The Billionnaire’s Vinegar by Benjamin Wallace

I thought I had read a New Yorker article about this epic wine fraud, but it turned out I’d read a New Yorker article about a different epic wine fraud (though by the same author). Both are great! I thought the book was a page-turner, though plenty of Amazon reviewers found it slow to get started. That’s true, but I found the extensive backstories on Thomas Jefferson, wine auctions, and idiosyncratic wine collectors to be fascinating. I also enjoyed this 2008 TED talk by Wallace about whether the world’s most expensive things actually bring pleasure, from back when TED talks were just normal presentations given by interesting people who made their own slides.

All the rest

Titles I didn’t yet finish that I will enjoy in the comfort of my own home:

An Unclean Legacy by Jenna Katerin Moran (in progress)

The Winged Histories by Sofia Samatar (in progress, though I’m struggling with following it and may pause to go read the earlier novel in the same world)

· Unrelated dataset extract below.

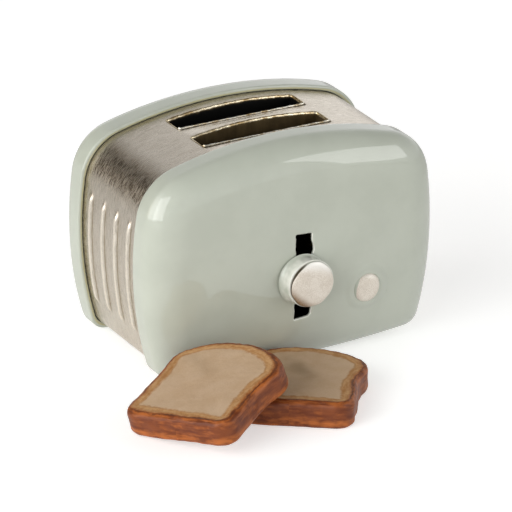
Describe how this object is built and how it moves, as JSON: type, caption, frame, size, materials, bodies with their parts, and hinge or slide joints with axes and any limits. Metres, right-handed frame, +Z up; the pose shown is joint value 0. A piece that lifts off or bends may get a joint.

Fates and Furies, by Lauren Groff

Champion of the World by Chad Dundas

11/22/63 by Stephen King

Mr Splitfoot by Samantha Hunt

Shadowshaper by Daniel José Older

Our Kids: The American Dream in Crisis by Robert Putnam

The Field Guide to Understanding ‘Human Error’, 3rd Ed. by @sidneydekkercom

Rupetta by N. A. Sulway

The Watchmaker of Filigree Street by Natasha Pulley

A Deeper Sea by Alexander Jablokov

The Timeless Way of Building by Christopher Alexander (not from the last 5 years, but the guy who recommended it used to be my boss and I’m still in the habit of doing what he tells me)

Before the Fall by Noah Hawley

The Rook by Daniel O’Malley (apparently I bought this in a previous year and forgot about it, so I rolled over this and its sequel)

The Better Angels of Our Nature by Steven Pinker (a gargantuan door-stopper that will require a second vacation to get through)

My Brilliant Friend by Elena Ferrante

Thank you to everyone who recommended titles to me (and a special shout-out to those who’ve done it multiple years).